Zamanın birinde köylük yerde herkes evindeki tuzunu uzak dağlardan kayalardan toplar evine getirir kullanırmış. Hasan’da evde tuz bittiğinde alır çuvalını gider dağdaki kaya tuzlarından taşıyabileceği kadarını toplar sırtına vurur çuvalı getirirmiş. Hasan’ın eşi Fatma da Hasan tuzu getirince bol bol komşularına dağıtırmış. Getirilen tuz da çabuk bitermiş.

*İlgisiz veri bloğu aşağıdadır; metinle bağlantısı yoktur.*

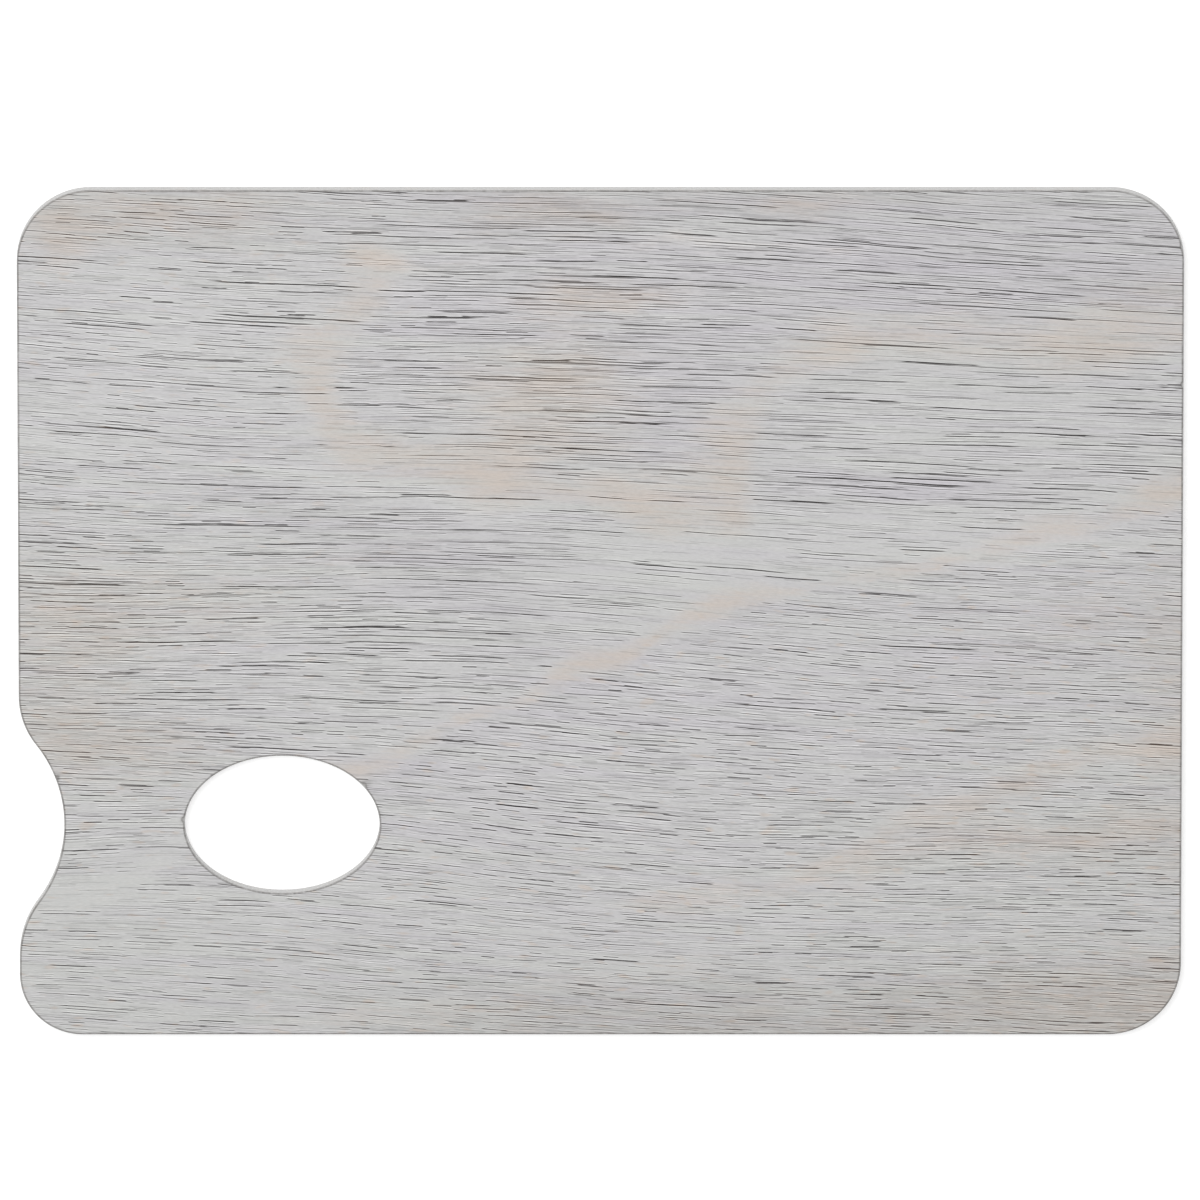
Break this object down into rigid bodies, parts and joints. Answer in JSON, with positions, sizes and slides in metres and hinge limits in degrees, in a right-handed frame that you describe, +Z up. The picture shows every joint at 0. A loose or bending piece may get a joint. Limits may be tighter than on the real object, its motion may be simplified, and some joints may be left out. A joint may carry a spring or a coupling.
{
  "type": "painter's mixing palette",
  "caption": "Flat rectangular painter's mixing palette pressed from bonded veneers, with rounded corners, an oval thumb hole and a finger notch beside it.",
  "frame": {"origin": "on the underside, at the centre of the board's length and width", "axes": "+X along the length, away from the finger notch; +Y across the width, away from the thumb hole; +Z up through the thickness, out of the face that paint is mixed on"},
  "size_m": [0.4, 0.3, 0.005],
  "materials": {
    "whitewashed_veneer": "whitewashed open-pored tropical veneer, satin sealed",
    "crossband_veneer": "pale cross-grained veneer, washed over at the cut edge",
    "centre_veneer": "pale long-grained veneer, washed over at the cut edge",
    "resin_glue": "cured resin glue line, seen only at the cut edges"
  },
  "bodies": {
    "root": {"back_veneer": "whitewashed_veneer", "glue_film_back": "resin_glue", "lower_crossband": "crossband_veneer", "glue_film_lower_core": "resin_glue", "centre_veneer": "centre_veneer", "glue_film_upper_core": "resin_glue", "upper_crossband": "crossband_veneer", "glue_film_face": "resin_glue", "face_veneer": "whitewashed_veneer"}
  },
  "joints": []
}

Bu defa tuz bittiğinde Hasan hasta imiş ve Fatma almış çuvalı kayalıklara gitmiş. Gitmiş ama saatlerce uğraşıp kan ter içinde sırtında az bir tuz ile geri dönmüş. Fatma’nın döndüğünü tuzun geldiğini gören komşuları da hemen Fatma’nın etrafını sarmış, tuz istemişler. Yorgun ter içindeki Fatma komşularına “– Bu Hasan’ın tuzu değil Fatma’nın tuzu. Dirhem yok. Hadi gidin”. demiş.
Mesel bu işte. Kendi alın terin olunca hem daha değerli olur hem de çarçur edilmez. Emek değeri yaratandır. İster sevgi ister iş, ister aş verdiğimiz emek ona yüklediğimiz değeri de büyük ölçüde belirler. Asıl olan kendi tuzumuzla kavrulmak, kendi ateşimizle yanmaktır.